Incandescent and Halogen Bulbs
These bulbs are largely unsuitable for sustaining healthy plant growth. They generate light by heating a filament, meaning a significant majority of the energy consumed is released as heat, not photosynthetically useful light. Their light spectrum is heavily weighted toward the red and infrared end, lacking the crucial blue wavelengths needed for sturdy vegetative development. The poor efficiency, high heat output, and short operational life of these traditional bulbs make them an impractical choice for an indoor garden setup.

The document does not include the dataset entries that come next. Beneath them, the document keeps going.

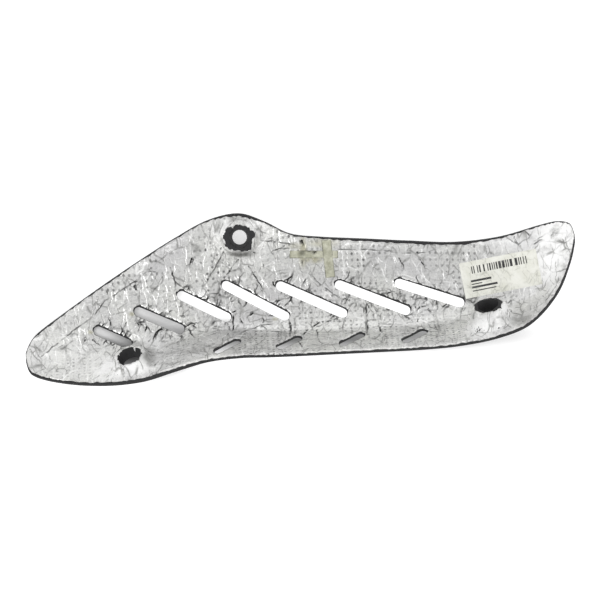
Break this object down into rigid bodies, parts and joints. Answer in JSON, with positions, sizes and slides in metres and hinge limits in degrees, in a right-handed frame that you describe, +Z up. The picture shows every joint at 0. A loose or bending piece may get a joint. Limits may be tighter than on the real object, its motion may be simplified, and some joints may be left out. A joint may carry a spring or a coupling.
{
  "type": "exhaust heat shield",
  "caption": "Curved exhaust heat shield: a moulded laminate shell with angled vent slots and bolt bosses, lined with wrinkled aluminium foil.",
  "frame": {"origin": "middle of the outline in plan, at the level of the surface that the shield lies on", "axes": "+X along the shield towards its raised right tip, +Y from the side wall to the edge with the single upper boss, +Z up, out of the foil-lined side"},
  "size_m": [0.3648, 0.1138, 0.0391],
  "materials": {
    "laminate": "black woven laminate, clear coated on the outer side, bare at the cut edges",
    "foil": "wrinkled self-adhesive foil, satin",
    "label_paper": "thin cream paper, slightly wrinkled",
    "old_tape": "yellowed, semi-transparent"
  },
  "bodies": {
    "root": {"shell": "laminate", "foil_lining": "foil", "label": "label_paper", "tape_along": "old_tape", "tape_across": "old_tape"}
  },
  "joints": []
}
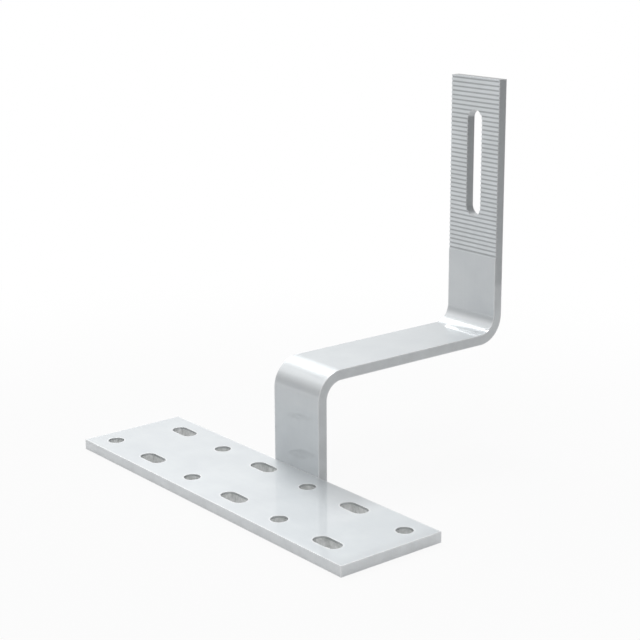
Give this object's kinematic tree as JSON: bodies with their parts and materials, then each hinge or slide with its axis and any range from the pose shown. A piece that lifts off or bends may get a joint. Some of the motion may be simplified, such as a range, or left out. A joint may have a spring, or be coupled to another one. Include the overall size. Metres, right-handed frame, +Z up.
{
  "type": "solar roof hook",
  "caption": "Solar roof hook: a flat drilled base plate with a twice-bent flat bar welded to its rear edge, toothed and slotted at the top for a rail bolt.",
  "frame": {"origin": "middle of the base plate's underside, which is the face that is screwed down", "axes": "+X along the plate, +Y across the plate from its free long edge towards the hook arm, +Z up, away from the roof"},
  "size_m": [0.18, 0.1565, 0.1635],
  "materials": {
    "plate_steel": "satin, tumbled stainless plate",
    "bar_steel": "satin, tumbled stainless bar",
    "weld_steel": "pickled weld metal, ground flush underneath"
  },
  "bodies": {
    "root": {"base_plate": "plate_steel", "hook_arm": "bar_steel", "foot_weld": "weld_steel"}
  },
  "joints": []
}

Essential Setup Requirements for Successful Growth
Successful indoor growth depends on managing light intensity and duration once an appropriate source is selected. Light intensity decreases rapidly as the distance from the source increases, a physical concept described by the inverse square law. Doubling the distance between the light and the plant reduces the light intensity reaching the leaves to just one-quarter of the original amount.
Due to this rapid drop-off, lights must be positioned close to the plant canopy to deliver sufficient energy for photosynthesis. High-output LED fixtures can often be placed 6 to 12 inches away from the plant tips, while lower-intensity fluorescent tubes may need to be as close as 4 to 6 inches. Monitoring the plants for signs of light burn or stretching is necessary for fine-tuning this distance.

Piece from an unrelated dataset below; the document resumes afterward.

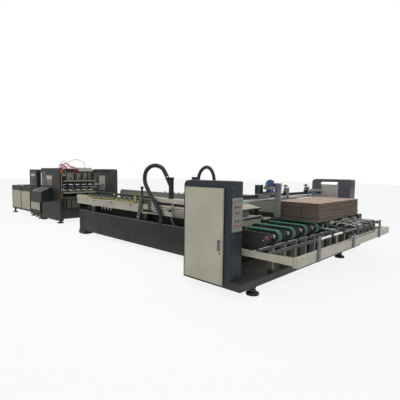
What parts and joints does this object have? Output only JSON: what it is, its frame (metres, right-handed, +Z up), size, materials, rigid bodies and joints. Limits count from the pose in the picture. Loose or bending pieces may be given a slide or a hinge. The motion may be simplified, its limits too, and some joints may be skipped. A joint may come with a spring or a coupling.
{
  "type": "corrugated box making machine",
  "caption": "Corrugated box making line with a belt feeder between cabinet walls, a folding section with belt beams and hoses, a press section with wheel rows, and a delivery table.",
  "frame": {"origin": "on the floor under the middle of the whole line", "axes": "+X along the line towards the feed end, +Y across it to the far side, +Z up"},
  "size_m": [12.42, 4.32, 1.9731],
  "materials": {
    "slate_paint": "satin dark blue-grey machine paint",
    "black_paint": "satin black-grey machine paint",
    "cream_paint": "satin cream machine paint",
    "grey_steel": "ground steel plate",
    "chrome": "polished hard chrome",
    "green_belt": "matt green belt",
    "blue_paint": "gloss blue paint",
    "brass": "worn brass",
    "cardboard": "matt corrugated board",
    "black_rubber": "matt ribbed hose",
    "red_tube": "gloss red tube",
    "panel_alloy": "satin panel"
  },
  "bodies": {
    "line": {"air_lines": "red_tube", "bar_posts": "grey_steel", "belt_stands": "cream_paint", "board_stack": "cardboard", "button_panel": "panel_alloy", "delivery_belt_bed": "grey_steel", "delivery_far_wall": "black_paint", "delivery_near_wall": "black_paint", "duct_post": "black_paint", "dust_hose_1": "black_rubber", "dust_hose_2": "black_rubber", "far_fold_beam": "cream_paint", "far_fold_belt": "green_belt", "far_fold_rod": "brass", "far_transfer_table": "cream_paint", "feed_belt_1": "green_belt", "feed_belt_2": "green_belt", "feed_belt_3": "green_belt", "feed_belt_4": "green_belt", "feed_belt_5": "green_belt", "feed_belt_6": "green_belt", "feed_belt_7": "green_belt", "feed_belt_8": "green_belt", "feed_belt_9": "green_belt", "feeder_far_wall": "slate_paint", "feeder_front_beam": "black_paint", "feeder_near_wall": "slate_paint", "feeder_rear_beam": "black_paint", "folder_far_base": "black_paint", "folder_near_base": "black_paint", "folder_tie_1": "black_paint", "folder_tie_2": "black_paint", "front_bar": "cream_paint", "front_pulley_shaft": "grey_steel", "front_stop_1": "grey_steel", "front_stop_2": "grey_steel", "guide_rail": "slate_paint", "guide_shaft": "chrome", "knob_column": "grey_steel", "link_beam": "black_paint", "manifold_beam": "grey_steel", "middle_belt_beam": "black_paint", "near_fold_beam": "cream_paint", "near_fold_belt": "green_belt", "near_fold_rod": "brass", "near_transfer_table": "cream_paint", "press_base": "black_paint", "press_far_wall": "black_paint", "press_hood": "black_paint", "press_near_wall": "black_paint", "rear_pulley_shaft": "grey_steel", "table_far_side": "black_paint", "table_near_side": "black_paint"},
    "cabinet_door": {"feeder_near_door": "cream_paint"},
    "near_guide": {"near_side_guide": "grey_steel", "guide_motor": "blue_paint"},
    "far_guide": {"far_side_guide": "grey_steel"},
    "upper_wheel_shaft": {"upper_wheel_shaft": "grey_steel"},
    "lower_wheel_shaft": {"lower_wheel_shaft": "grey_steel"},
    "rear_wheel_shaft": {"rear_wheel_shaft": "grey_steel"}
  },
  "joints": [
    {"name": "cabinet_door_hinge", "type": "hinge", "parent": "line", "child": "cabinet_door", "pos_m": [4.6, -2.152, 0.135], "axis": [0, 0, -1], "range_deg": [0, 110]},
    {"name": "near_guide_slide", "type": "slide", "parent": "line", "child": "near_guide", "axis": [0, -1, 0], "range_m": [0, 1.1]},
    {"name": "far_guide_slide", "type": "slide", "parent": "line", "child": "far_guide", "axis": [0, 1, 0], "range_m": [0, 0.35]},
    {"name": "upper_wheel_shaft_turn", "type": "hinge", "parent": "line", "child": "upper_wheel_shaft", "pos_m": [-2.31, 0, 1.175], "axis": [0, 1, 0], "continuous": true},
    {"name": "lower_wheel_shaft_turn", "type": "hinge", "parent": "line", "child": "lower_wheel_shaft", "pos_m": [-2.31, 0, 1], "axis": [0, 1, 0], "continuous": true},
    {"name": "rear_wheel_shaft_turn", "type": "hinge", "parent": "line", "child": "rear_wheel_shaft", "pos_m": [-2.57, 0, 1], "axis": [0, 1, 0], "continuous": true}
  ]
}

The duration of light exposure, or the photoperiod, must also be controlled to mimic natural day-night cycles. Most plants benefit from 14 to 16 hours of light per day, followed by a period of darkness. The dark period is necessary for plants to complete metabolic processes, such as respiration. Running the lights for 24 hours can stress plants and is often less energy-efficient than a shorter, timed cycle.